Where has this gotten Democrats, politically? Nowhere. Republicans have consistently rejected Democratic proposals that would reduce the deficit, and there’s no evidence that voters have rewarded Democrats for their fiscal responsibility. But Democrats continue to live in fear of being seen as the party of reckless spending and “free stuff.” At the start of the current Congress, Nancy Pelosi pushed the Democratic House to adopt archaic and unnecessary pay-as-you-go rules that would require any new spending to be offset by tax increases or spending cuts—a plan that would make bold new policies like Medicare for All and the Green New Deal impossible to pass. As The American Prospect’s Robert Kuttner wrote last month, “Democrats’ restoring a PAYGO rule ignores a three decades history of getting fleeced, and is worse than nothing. It is like wearing a sign that says to Republicans, ‘Kick me.’ To the broad voting public it signals nothing at all.”
Instead of cowering in fear of Republican attacks, and trying to dig the country out of the holes caused by GOP tax cuts, Democrats should accept what their opponents already have: The deficit is a useful political weapon, and there is little to no penalty for being a deficit scold one minute and a deficit denier the next.

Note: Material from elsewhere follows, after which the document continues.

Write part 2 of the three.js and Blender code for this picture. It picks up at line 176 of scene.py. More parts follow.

Even many former deficits hawks, like former Treasury Secretary Larry Summers and former IMF chief economist Olivier Blanchard, have come around to the idea that deficit spending and a growing national debt are not such a bad thing—certainly not to the extent that Republicans have claimed that they are.

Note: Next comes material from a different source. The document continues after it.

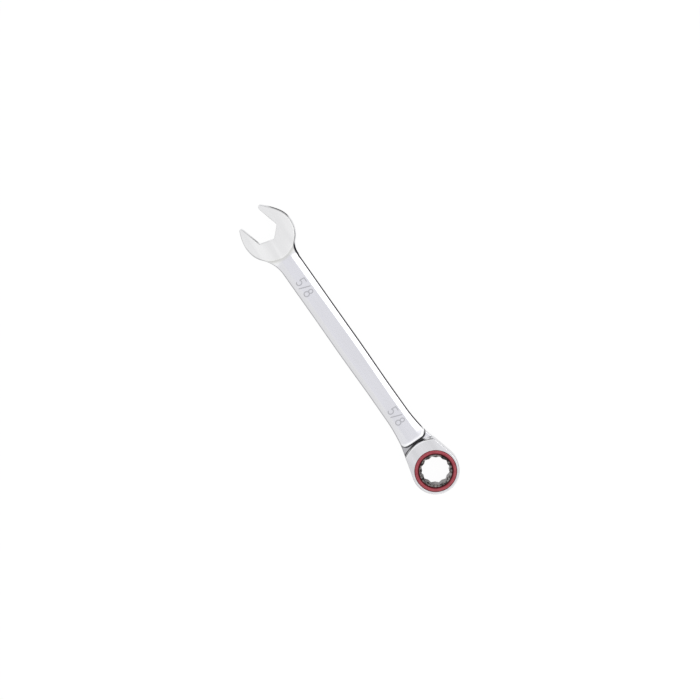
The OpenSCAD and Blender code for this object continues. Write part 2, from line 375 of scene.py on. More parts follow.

What really matters is when to grow the deficit, and why. There are times when it’s unavoidable, like when automatic spending kicks in during a downturn. There are times when it’s sound economic policy, as when large fiscal stimuluses are necessary to pull the economy out of recession. And there are times when it’s a moral good, as it is now in the fight for universal health care and slowing climate change. So Democrats, by all means, should complain ad nauseam about the deficit explosion caused by Trump and the Republicans. But when Democrats regain power in Washington, whenever that may be, they should do exactly as Republicans are doing today: Increase the deficit to achieve their policy goals, and ignore the wails about their egregious hypocrisy.